Tired of all your usual e-book sources?  Don’t overlook the Internet Archive!  From the title we see to the left of this post to the over 3 million available other texts for your use, the Internet Archive offers a multitude of free reading!  From history and literature to goverment records and genealogy, this a great resource that you consider next time you are looking for something new to read.  Let’s talk more about what you can expect to find there.

While the main site is easily available at www.archive.org, you will probably want to go directly to the reading resources found here:  www.archive.org/details/texts,  Once there, you have a multiplicity of options to consider, from searching to browsing or even an RSS feed of the latest digital creations.

Rather than just piles and piles of e-books to wade through in the hopes of finding a few good titles to read, the Internet Archive offers various sub-collections, from American libraries to community texts and more.  Selecting these individual options will help to quickly narrow down your search and perhaps give you resources you had never considered!

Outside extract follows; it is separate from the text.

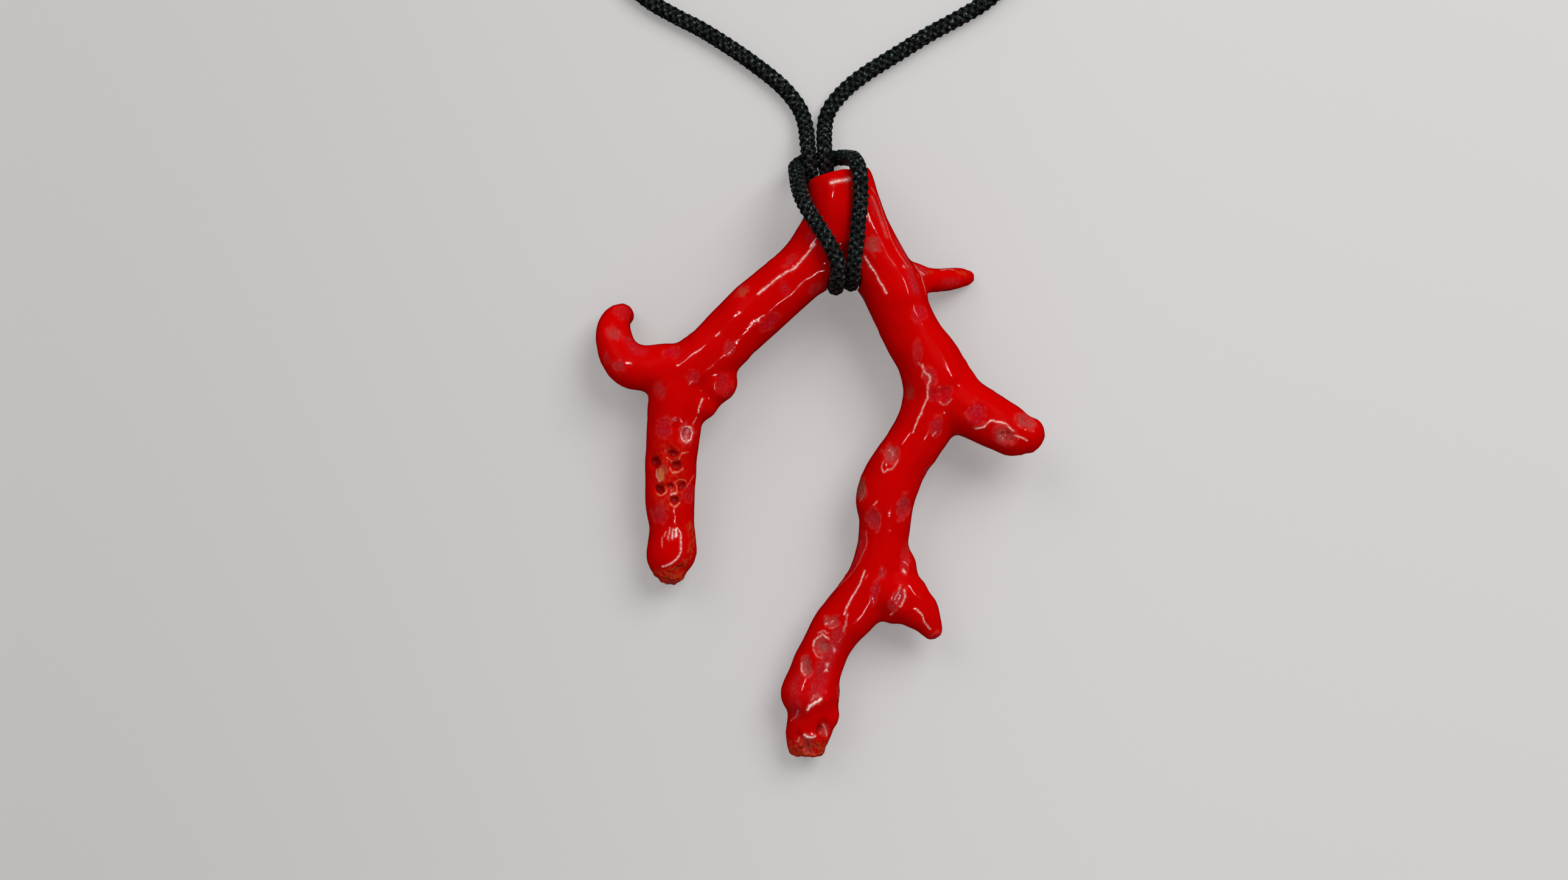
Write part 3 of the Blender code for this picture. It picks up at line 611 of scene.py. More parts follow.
# %% lines read off the photograph
# Many rows are painted highlights: the strong streaks on the stem's sawn end, along the limbs, on the prong
# and at the tips paint where the polish shines.
PALE_AND_HIGHLIGHT_LINES = [
    (1.5, 0.05, 0.9, (1336, 1061), (1338, 1052), (1351, 1042), (1361, 1050)),
    (1.2, 0.03, 0.5, (1344, 1040), (1352, 1036), (1360, 1041)),
    (1.2, 0.03, 0.5, (1336, 1067), (1342, 1079), (1351, 1081)),
    (1.3, 0.03, 0.8, (1317, 1090), (1317, 1102), (1323, 1109)),
    (1.2, 0.03, 0.6, (1451, 760), (1448, 768), (1451, 776), (1466, 770), (1476, 756)),
    (1.2, 0.03, 0.5, (1543, 661), (1549, 665), (1556, 664), (1563, 656)),
    (1.4, 0.05, 0.9, (1485, 970), (1487, 980), (1482, 994), (1463, 1010)),
    (1.2, 0.03, 0.6, (1479, 962), (1476, 974), (1470, 986)),
    (2.2, 0.03, 0.9, (1483, 936), (1486, 940)),
    (1.0, 0.02, 0.7, (1435, 830), (1441, 825)),
    (1.0, 0.02, 0.5, (1422, 800), (1421, 812), (1414, 823)),
    (1.0, 0.02, 0.5, (1508, 597), (1515, 602), (1517, 610), (1514, 620)),
    (1.6, 0.02, 0.85, (1516, 600), (1519, 612), (1527, 618), (1528, 625), (1524, 634), (1524, 642)),
    (1.3, 0.02, 0.9, (1524, 642), (1523, 655), (1518, 668), (1508, 690), (1499, 710)),
    (1.3, 0.03, 0.95, (1603, 705), (1616, 701), (1627, 691), (1641, 693), (1652, 697), (1664, 707)),
    (1.2, 0.03, 0.9, (1666, 715), (1677, 719), (1688, 724)),
    (1.2, 0.02, 0.9, (1154, 655), (1150, 664), (1147, 677)),
    (1.4, 0.02, 0.6, (1143, 686), (1138, 696)),
    (3.5, 0.0, 0.5, (1127, 718), (1126, 723)),
    (2.5, 0.0, 0.5, (1131, 705), (1129, 711)),
    # This faint band and the thin line two rows on are painted reflection of the pale floor in the stem's
    # right flank.
    (3.0, 0.0, 0.2, (1433, 325), (1440, 340), (1448, 362), (1457, 388)),
    (1.5, 0.02, 1.0, (1421, 422), (1428, 434), (1438, 449), (1447, 466), (1456, 482)),
    (1.2, 0.02, 0.3, (1431, 309), (1444, 330), (1455, 365), (1465, 395), (1478, 420), (1492, 438)),
    (1.5, 0.02, 0.6, (1502, 434), (1508, 443), (1518, 451)),
    (1.2, 0.02, 0.6, (1546, 444), (1555, 442), (1566, 443)),
    (1.6, 0.02, 0.6, (1484, 437), (1486, 439)),
    (1.3, 0.03, 0.5, (1505, 440), (1514, 452), (1519, 470), (1522, 484)),
    (2.4, 0.0, 0.9, (1365, 300), (1374, 298), (1383, 297), (1395, 295)),
    (1.2, 0.02, 0.7, (1532, 716), (1537, 710)),
    # A painted reflection: the pale floor seen in the lower limb's left flank.
    (1.0, 0.02, 0.3, (1423, 872), (1424, 895), (1410, 925), (1395, 946), (1377, 965)),
    (1.4, 0.02, 0.9, (1421, 938), (1414, 955), (1405, 972), (1395, 990), (1387, 1010)),
    (1.7, 0.02, 0.9, (1246, 483), (1275, 459), (1290, 449), (1306, 441), (1318, 426), (1339, 402)),
    (1.2, 0.02, 0.7, (1392, 1010), (1389, 1025), (1386, 1038)),
    (1.3, 0.02, 0.9, (1507, 1002), (1515, 1011), (1519, 1023), (1528, 1033)),
    (1.0, 0.02, 0.5, (1311, 1168), (1306, 1178), (1299, 1184)),
    (2.3, 0.08, 1.0, (1322, 1208), (1330, 1213), (1338, 1209)),
    (2.2, 0.03, 1.0, (1348, 1148), (1345, 1152), (1340, 1154), (1335, 1158), (1330, 1160), (1327, 1166)),
    (2.0, 0.0, 0.4, (1333, 1150), (1338, 1144), (1344, 1143)),
    (1.3, 0.04, 0.7, (1313, 1213), (1311, 1218)),
    (1.2, 0.03, 0.7, (1352, 1190), (1357, 1200), (1358, 1209)),
    (1.5, 0.04, 0.9, (1102, 813), (1110, 811)),
    (1.0, 0.03, 0.7, (1078, 772), (1079, 784), (1083, 791)),
    (
        1.6, 0.10, 0.9,
        (1112, 868), (1118, 876), (1119, 890), (1118, 907), (1111, 919), (1100, 927), (1089, 931),
    ),
    (1.9, 0.04, 1.0, (1110, 870), (1111, 881)),
    (1.7, 0.04, 0.9, (1106, 870), (1105, 884)),
    (1.3, 0.03, 0.8, (1100, 868), (1098, 885)),
    (1.1, 0.03, 0.6, (1093, 874), (1092, 881)),
    (1.1, 0.02, 0.5, (1088, 883), (1087, 898)),
    (
        1.3, 0.03, 0.9,
        (1127, 700), (1134, 703), (1137, 712), (1134, 722), (1127, 728), (1121, 723), (1118, 712),
    ),
    (1.2, 0.03, 0.7, (1118, 712), (1121, 703), (1127, 700)),
]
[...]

Looking for something very specific?  The Internet Archive offers both basic and advanced search capabilities, including the ability to perform the librarian favorite:  Boolean operations!  Other options include specific “custom-field” searching on categories such as collection, media types and publisher, just to name a few.

Individual results can be read either online, in the Internet Archives custom book reader, or downloaded in a wide variety of formats including ePub, html, plain text, Kindle format and even DAISY.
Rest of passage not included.